- _Lines of data_:

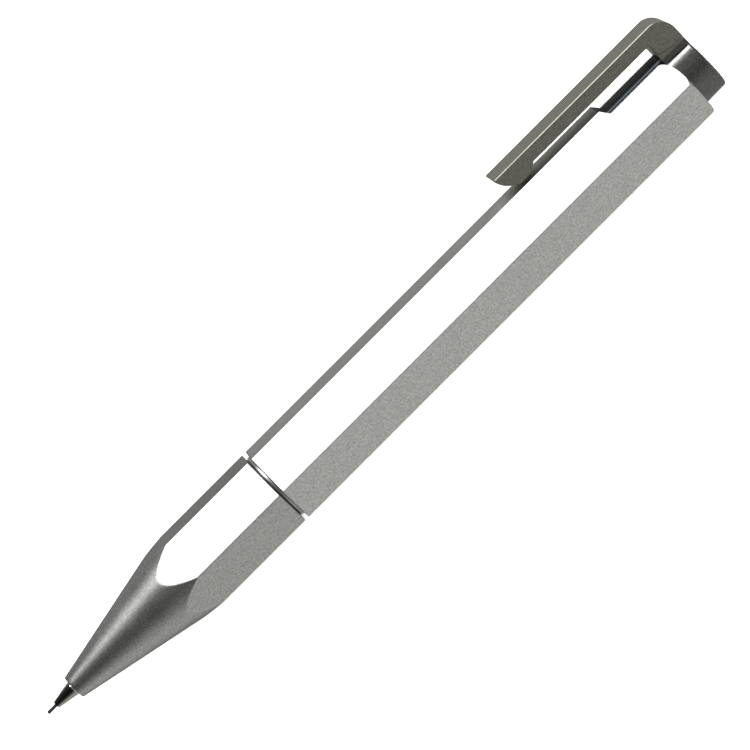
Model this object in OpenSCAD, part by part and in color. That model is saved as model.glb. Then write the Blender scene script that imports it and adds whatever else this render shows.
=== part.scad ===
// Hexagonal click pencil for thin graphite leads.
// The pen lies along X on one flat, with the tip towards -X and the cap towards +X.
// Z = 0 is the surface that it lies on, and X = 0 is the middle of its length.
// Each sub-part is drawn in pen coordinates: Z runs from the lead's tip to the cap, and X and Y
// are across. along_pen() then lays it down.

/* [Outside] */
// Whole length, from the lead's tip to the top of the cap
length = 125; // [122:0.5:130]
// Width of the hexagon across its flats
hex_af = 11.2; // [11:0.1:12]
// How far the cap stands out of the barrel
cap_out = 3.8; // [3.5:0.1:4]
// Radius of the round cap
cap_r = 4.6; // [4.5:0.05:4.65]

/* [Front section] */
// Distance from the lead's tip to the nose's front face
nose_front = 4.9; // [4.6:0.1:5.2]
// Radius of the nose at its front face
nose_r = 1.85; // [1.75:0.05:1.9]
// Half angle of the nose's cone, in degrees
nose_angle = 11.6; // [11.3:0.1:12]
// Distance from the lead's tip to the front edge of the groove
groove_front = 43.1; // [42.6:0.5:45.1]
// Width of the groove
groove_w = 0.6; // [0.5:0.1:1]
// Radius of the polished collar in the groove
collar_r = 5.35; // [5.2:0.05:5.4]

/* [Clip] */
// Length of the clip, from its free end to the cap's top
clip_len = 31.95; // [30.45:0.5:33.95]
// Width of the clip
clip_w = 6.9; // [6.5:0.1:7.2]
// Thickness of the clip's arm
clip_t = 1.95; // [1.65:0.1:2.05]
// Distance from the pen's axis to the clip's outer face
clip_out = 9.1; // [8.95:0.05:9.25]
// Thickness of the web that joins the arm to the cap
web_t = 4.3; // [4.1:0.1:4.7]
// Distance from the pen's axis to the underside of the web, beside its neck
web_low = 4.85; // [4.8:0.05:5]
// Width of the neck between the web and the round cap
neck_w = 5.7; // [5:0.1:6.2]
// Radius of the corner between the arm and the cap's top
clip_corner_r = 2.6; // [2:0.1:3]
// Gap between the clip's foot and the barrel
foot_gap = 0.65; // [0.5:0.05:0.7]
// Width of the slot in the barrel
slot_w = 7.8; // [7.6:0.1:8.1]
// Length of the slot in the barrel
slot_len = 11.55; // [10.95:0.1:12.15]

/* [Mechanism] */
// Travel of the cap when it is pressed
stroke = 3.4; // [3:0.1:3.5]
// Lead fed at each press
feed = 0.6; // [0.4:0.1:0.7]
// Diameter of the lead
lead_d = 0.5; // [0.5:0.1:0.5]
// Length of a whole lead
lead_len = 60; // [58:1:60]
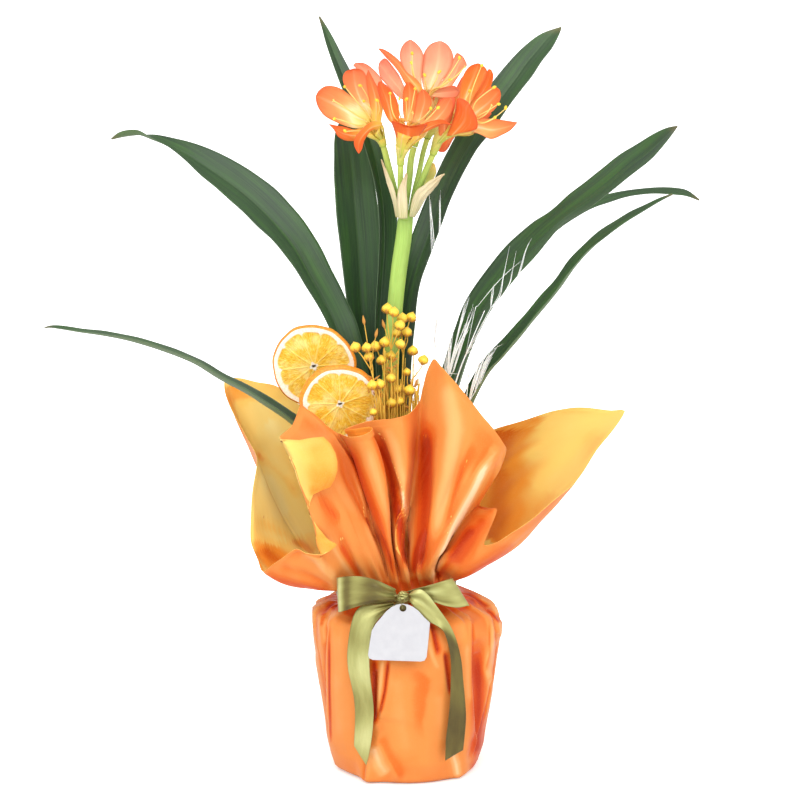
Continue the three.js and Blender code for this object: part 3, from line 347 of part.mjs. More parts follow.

- _WORK TO DO_:
Identify each line in the entries with the word "this" and copy it.

- _EXERCISE RESULT_:
Model this object in OpenSCAD, part by part and in color. That model is saved as model.glb. Then write the Blender scene script that imports it and adds whatever else this render shows.
Continue the three.js and Blender code for this object: part 3, from line 347 of part.mjs. More parts follow.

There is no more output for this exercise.